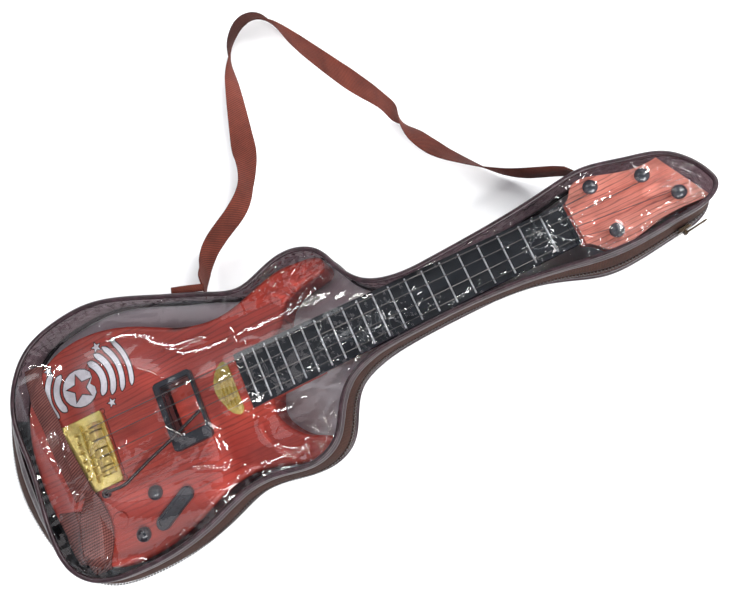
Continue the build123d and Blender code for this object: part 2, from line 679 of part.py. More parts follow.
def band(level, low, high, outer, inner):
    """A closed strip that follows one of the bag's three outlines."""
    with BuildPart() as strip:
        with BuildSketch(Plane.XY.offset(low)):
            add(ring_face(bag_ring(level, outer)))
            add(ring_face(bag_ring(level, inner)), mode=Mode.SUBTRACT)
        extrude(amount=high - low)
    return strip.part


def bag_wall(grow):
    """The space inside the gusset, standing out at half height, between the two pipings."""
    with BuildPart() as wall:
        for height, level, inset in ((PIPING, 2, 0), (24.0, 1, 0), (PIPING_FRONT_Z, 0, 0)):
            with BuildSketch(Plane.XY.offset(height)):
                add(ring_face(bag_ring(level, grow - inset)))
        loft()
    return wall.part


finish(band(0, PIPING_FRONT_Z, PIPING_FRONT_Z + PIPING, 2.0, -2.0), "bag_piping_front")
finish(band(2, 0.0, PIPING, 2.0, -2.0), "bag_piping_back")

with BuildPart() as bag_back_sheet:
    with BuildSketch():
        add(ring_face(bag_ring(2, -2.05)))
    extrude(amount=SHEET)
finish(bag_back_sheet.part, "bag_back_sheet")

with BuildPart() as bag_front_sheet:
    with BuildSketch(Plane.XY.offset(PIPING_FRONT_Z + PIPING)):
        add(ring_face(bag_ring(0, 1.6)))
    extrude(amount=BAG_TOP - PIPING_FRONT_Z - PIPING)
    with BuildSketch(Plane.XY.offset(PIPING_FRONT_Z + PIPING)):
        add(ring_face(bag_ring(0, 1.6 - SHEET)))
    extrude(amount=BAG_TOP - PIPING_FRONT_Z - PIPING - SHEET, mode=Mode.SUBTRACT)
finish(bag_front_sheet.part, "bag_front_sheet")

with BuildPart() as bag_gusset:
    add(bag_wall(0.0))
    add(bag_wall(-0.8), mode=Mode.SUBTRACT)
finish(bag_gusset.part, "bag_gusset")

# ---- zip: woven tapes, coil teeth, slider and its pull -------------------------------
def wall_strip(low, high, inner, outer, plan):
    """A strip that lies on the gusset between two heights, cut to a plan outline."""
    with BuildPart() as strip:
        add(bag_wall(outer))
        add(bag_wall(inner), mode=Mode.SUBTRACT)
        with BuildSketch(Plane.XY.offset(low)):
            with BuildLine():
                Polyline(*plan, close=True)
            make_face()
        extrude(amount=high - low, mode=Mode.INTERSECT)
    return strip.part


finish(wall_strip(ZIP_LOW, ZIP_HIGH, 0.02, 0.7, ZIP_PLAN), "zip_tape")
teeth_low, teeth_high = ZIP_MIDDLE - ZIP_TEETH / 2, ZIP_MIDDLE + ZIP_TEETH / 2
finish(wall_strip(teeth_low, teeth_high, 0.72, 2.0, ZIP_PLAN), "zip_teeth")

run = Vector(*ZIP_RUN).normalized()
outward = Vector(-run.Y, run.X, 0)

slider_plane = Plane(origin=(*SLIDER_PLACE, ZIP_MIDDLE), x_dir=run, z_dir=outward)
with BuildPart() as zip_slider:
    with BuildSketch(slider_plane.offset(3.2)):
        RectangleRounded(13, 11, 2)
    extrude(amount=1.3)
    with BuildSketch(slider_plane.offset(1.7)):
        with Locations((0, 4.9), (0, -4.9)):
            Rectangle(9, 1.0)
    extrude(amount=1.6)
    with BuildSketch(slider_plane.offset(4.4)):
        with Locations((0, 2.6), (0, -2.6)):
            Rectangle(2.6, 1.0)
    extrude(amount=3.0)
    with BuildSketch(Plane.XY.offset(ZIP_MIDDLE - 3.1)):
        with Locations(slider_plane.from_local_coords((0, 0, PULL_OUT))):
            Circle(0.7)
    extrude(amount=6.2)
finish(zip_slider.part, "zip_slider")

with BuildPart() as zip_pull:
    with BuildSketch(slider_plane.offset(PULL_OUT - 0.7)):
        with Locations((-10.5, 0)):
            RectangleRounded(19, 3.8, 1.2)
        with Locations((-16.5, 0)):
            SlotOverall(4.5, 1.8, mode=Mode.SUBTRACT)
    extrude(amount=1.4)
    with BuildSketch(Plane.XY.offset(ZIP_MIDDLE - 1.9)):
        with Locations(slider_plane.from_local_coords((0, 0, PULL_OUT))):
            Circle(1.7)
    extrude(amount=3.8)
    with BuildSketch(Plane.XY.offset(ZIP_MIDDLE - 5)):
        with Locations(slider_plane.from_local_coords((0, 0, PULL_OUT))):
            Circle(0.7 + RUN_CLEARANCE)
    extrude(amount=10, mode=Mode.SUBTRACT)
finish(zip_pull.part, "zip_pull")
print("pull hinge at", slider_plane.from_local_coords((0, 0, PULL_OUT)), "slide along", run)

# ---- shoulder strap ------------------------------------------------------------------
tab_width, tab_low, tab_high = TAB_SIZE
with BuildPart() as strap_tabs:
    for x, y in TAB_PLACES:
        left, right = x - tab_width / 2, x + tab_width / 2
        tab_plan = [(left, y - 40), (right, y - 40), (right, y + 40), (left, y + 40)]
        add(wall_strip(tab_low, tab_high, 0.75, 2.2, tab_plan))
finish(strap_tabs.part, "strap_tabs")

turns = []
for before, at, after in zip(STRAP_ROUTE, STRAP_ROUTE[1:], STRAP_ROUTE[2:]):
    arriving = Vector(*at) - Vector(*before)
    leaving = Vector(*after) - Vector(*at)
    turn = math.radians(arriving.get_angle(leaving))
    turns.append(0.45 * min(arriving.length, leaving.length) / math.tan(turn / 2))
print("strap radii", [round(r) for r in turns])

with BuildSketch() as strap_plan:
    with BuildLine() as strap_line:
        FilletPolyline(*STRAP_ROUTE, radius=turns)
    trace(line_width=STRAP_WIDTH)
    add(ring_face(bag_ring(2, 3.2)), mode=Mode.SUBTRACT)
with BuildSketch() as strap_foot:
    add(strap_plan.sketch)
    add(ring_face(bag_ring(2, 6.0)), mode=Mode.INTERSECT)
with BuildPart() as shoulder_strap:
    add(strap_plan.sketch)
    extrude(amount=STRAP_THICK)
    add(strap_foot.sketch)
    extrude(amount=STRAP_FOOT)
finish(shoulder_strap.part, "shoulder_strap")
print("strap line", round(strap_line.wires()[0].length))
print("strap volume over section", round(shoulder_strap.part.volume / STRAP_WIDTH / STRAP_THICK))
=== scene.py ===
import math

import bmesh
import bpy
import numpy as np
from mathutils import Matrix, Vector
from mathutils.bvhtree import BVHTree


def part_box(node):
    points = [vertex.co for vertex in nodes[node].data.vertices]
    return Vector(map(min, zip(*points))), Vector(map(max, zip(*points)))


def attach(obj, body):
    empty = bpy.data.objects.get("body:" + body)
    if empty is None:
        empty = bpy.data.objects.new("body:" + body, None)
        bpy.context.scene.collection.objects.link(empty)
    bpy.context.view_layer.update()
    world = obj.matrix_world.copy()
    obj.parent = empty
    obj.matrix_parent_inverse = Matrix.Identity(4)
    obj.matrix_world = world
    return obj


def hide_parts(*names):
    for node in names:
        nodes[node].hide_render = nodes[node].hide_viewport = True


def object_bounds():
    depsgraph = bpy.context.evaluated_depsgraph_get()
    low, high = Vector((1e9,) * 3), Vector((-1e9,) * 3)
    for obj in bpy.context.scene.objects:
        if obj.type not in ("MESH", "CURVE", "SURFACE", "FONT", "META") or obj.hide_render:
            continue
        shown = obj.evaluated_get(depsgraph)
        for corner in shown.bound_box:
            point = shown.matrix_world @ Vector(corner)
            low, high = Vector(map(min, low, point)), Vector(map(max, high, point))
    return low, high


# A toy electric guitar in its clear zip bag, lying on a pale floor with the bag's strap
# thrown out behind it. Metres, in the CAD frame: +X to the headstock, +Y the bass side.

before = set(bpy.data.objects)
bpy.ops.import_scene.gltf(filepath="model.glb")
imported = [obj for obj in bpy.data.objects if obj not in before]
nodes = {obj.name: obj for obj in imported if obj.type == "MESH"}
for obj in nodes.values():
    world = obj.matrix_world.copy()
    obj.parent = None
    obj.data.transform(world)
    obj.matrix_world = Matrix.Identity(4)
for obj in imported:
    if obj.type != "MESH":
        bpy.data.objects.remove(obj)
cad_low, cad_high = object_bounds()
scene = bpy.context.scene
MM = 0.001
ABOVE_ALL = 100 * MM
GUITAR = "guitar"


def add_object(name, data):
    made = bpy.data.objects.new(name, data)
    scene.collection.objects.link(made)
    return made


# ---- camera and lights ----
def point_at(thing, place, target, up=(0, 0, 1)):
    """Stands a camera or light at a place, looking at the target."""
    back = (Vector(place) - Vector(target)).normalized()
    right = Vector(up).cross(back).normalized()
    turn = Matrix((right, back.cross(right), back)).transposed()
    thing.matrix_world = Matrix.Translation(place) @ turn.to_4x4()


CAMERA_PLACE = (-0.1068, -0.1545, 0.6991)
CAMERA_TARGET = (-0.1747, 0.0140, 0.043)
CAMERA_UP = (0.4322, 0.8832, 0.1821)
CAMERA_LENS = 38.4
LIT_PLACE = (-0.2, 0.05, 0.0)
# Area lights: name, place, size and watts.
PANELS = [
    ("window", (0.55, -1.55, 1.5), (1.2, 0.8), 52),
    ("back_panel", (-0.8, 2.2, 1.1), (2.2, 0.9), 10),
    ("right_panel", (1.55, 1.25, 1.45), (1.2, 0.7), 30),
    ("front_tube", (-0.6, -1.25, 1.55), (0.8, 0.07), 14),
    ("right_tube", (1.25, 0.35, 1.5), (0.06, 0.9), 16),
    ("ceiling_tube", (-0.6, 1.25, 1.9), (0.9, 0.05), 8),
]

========

[Task requirements]
Note how many lines of the material contain the string "collection". Then report that number by itself.

[Task output]
2